-- WRITTEN INSTRUCTION --
Write out every entry exactly as it stands.

___ DATA ENTRIES ___

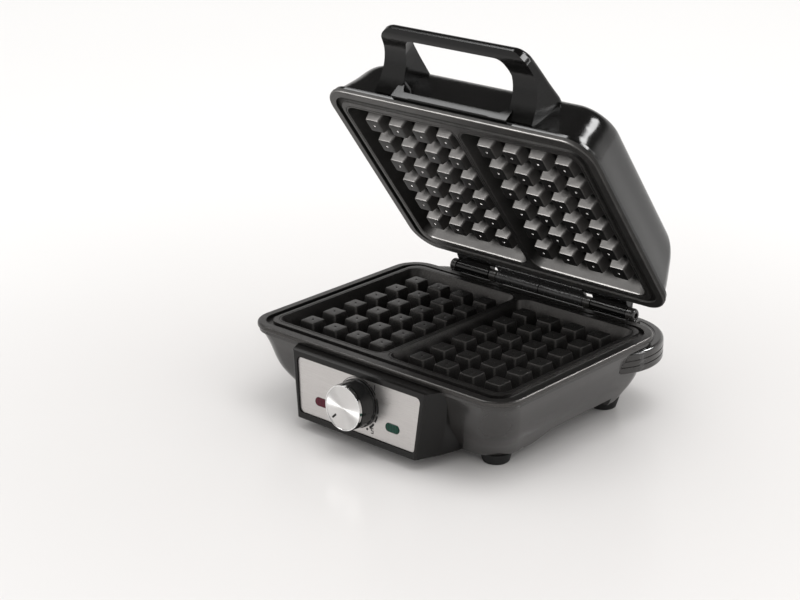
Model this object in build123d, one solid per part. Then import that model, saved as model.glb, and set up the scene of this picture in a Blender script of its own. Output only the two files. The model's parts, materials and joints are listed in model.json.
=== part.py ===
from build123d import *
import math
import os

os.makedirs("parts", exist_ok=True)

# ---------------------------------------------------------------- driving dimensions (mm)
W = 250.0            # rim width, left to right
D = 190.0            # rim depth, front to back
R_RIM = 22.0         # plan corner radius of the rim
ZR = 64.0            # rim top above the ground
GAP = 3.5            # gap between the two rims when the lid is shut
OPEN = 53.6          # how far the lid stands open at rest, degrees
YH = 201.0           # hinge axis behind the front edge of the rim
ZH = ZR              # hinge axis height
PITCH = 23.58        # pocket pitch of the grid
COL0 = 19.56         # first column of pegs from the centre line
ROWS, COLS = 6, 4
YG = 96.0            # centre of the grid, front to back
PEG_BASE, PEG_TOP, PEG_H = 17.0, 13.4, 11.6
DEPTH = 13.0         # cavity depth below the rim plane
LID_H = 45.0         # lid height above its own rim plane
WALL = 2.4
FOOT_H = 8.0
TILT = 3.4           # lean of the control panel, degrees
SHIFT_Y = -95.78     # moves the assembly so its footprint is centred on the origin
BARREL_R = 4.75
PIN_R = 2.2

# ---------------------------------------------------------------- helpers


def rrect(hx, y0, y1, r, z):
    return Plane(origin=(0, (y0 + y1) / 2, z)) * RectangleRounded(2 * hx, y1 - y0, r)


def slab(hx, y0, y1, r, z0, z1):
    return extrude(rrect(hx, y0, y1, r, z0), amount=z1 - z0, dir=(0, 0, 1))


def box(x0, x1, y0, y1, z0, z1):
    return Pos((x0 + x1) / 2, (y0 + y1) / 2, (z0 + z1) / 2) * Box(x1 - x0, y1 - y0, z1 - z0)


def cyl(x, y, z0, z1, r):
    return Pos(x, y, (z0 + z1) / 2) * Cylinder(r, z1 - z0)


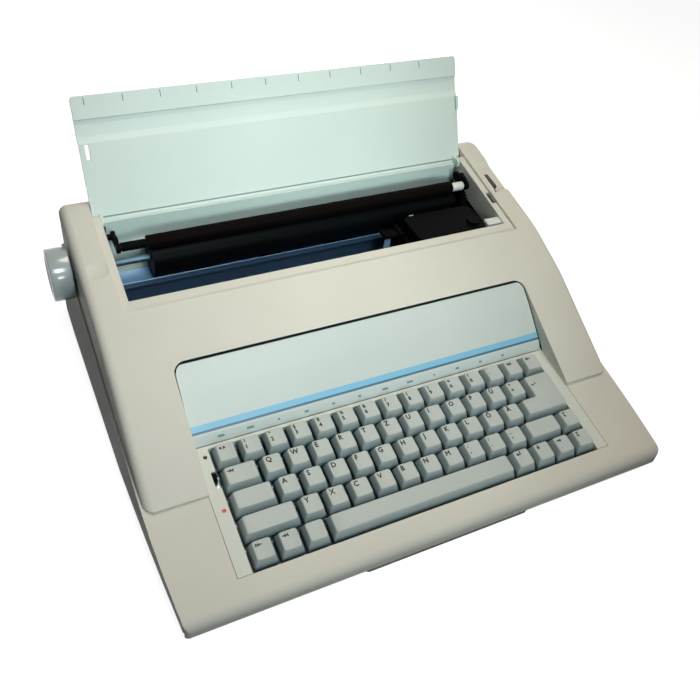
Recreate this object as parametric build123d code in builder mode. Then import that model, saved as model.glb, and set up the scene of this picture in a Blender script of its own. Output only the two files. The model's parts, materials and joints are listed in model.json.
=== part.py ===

___

-- PROBLEM SOLUTION --
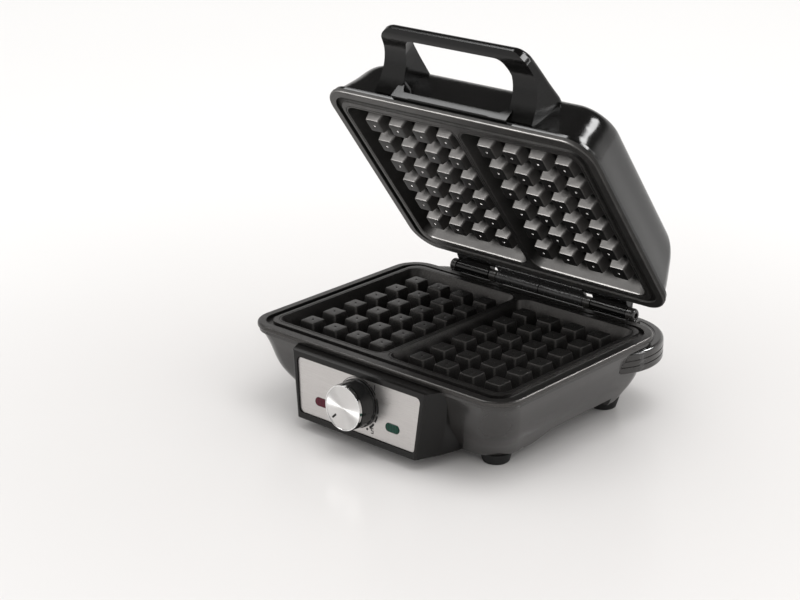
Model this object in build123d, one solid per part. Then import that model, saved as model.glb, and set up the scene of this picture in a Blender script of its own. Output only the two files. The model's parts, materials and joints are listed in model.json.
=== part.py ===
from build123d import *
import math
import os

os.makedirs("parts", exist_ok=True)

# ---------------------------------------------------------------- driving dimensions (mm)
W = 250.0            # rim width, left to right
D = 190.0            # rim depth, front to back
R_RIM = 22.0         # plan corner radius of the rim
ZR = 64.0            # rim top above the ground
GAP = 3.5            # gap between the two rims when the lid is shut
OPEN = 53.6          # how far the lid stands open at rest, degrees
YH = 201.0           # hinge axis behind the front edge of the rim
ZH = ZR              # hinge axis height
PITCH = 23.58        # pocket pitch of the grid
COL0 = 19.56         # first column of pegs from the centre line
ROWS, COLS = 6, 4
YG = 96.0            # centre of the grid, front to back
PEG_BASE, PEG_TOP, PEG_H = 17.0, 13.4, 11.6
DEPTH = 13.0         # cavity depth below the rim plane
LID_H = 45.0         # lid height above its own rim plane
WALL = 2.4
FOOT_H = 8.0
TILT = 3.4           # lean of the control panel, degrees
SHIFT_Y = -95.78     # moves the assembly so its footprint is centred on the origin
BARREL_R = 4.75
PIN_R = 2.2

# ---------------------------------------------------------------- helpers


def rrect(hx, y0, y1, r, z):
    return Plane(origin=(0, (y0 + y1) / 2, z)) * RectangleRounded(2 * hx, y1 - y0, r)


def slab(hx, y0, y1, r, z0, z1):
    return extrude(rrect(hx, y0, y1, r, z0), amount=z1 - z0, dir=(0, 0, 1))


def box(x0, x1, y0, y1, z0, z1):
    return Pos((x0 + x1) / 2, (y0 + y1) / 2, (z0 + z1) / 2) * Box(x1 - x0, y1 - y0, z1 - z0)


def cyl(x, y, z0, z1, r):
    return Pos(x, y, (z0 + z1) / 2) * Cylinder(r, z1 - z0)


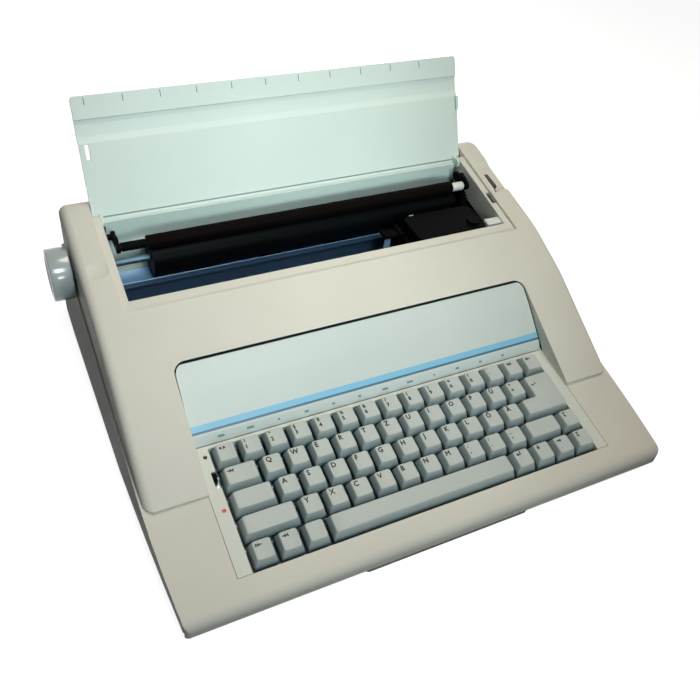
Recreate this object as parametric build123d code in builder mode. Then import that model, saved as model.glb, and set up the scene of this picture in a Blender script of its own. Output only the two files. The model's parts, materials and joints are listed in model.json.
=== part.py ===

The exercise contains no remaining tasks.